Reputation: 3304
I am trying to fetch the lines in which the second part of the line contains a pattern from the first part of the line.
$ cat file.txt
String1 is a big string|big
$ awk -F'|' ' { if ($2 ~ /$1/) { print $0 } } ' file.txt
But it is not working.
I am not able to find out what is the mistake here.
Can someone please help?
Upvotes: 0
Views: 183
Reputation: 203209
There are surprisingly many things wrong with your command line:
1) You aren't using the awk condition/action syntax but instead needlessly embedding a condition within an action,
2) You aren't using the default awk action but instead needlessly hand-coding a print $0.
3) You have your RE operands reversed.
4) You are using RE comparison but it looks like you really want to match strings.

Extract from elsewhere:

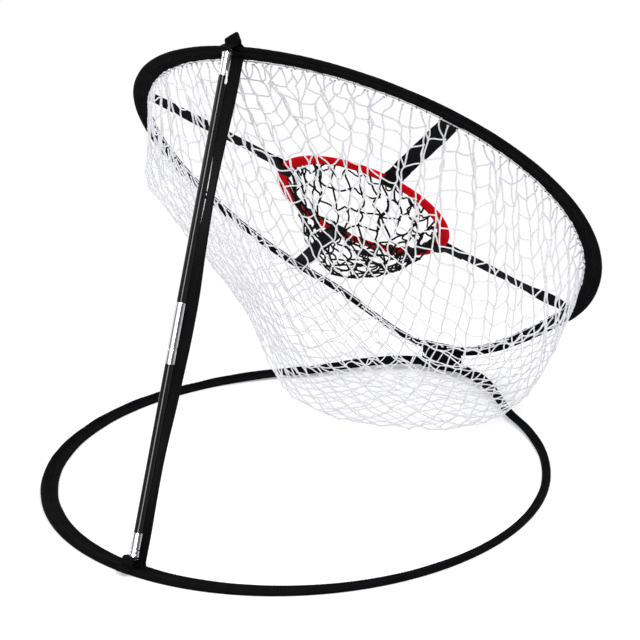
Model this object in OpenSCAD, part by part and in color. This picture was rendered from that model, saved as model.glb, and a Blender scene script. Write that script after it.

You can fix the first 3 of the above by modifying your command to:
awk -F'|' '$1~$2' file.txt
but I think what you really want is "4" which would mean you need to do this instead:
awk -F'|' 'index($1,$2)' file.txt
Upvotes: 0
Reputation: 67211
I guess what you meant is part of the string in the first part should be a part of the 2nd part.if this is what you want! then,
awk -F'|' '{n=split($1,a,' ');for(i=1,i<=n;i++){if($2~/a[i]/)print $0}}' your_file
Upvotes: 0
Reputation: 56059
Two things: No slashes, and your numbers are backwards.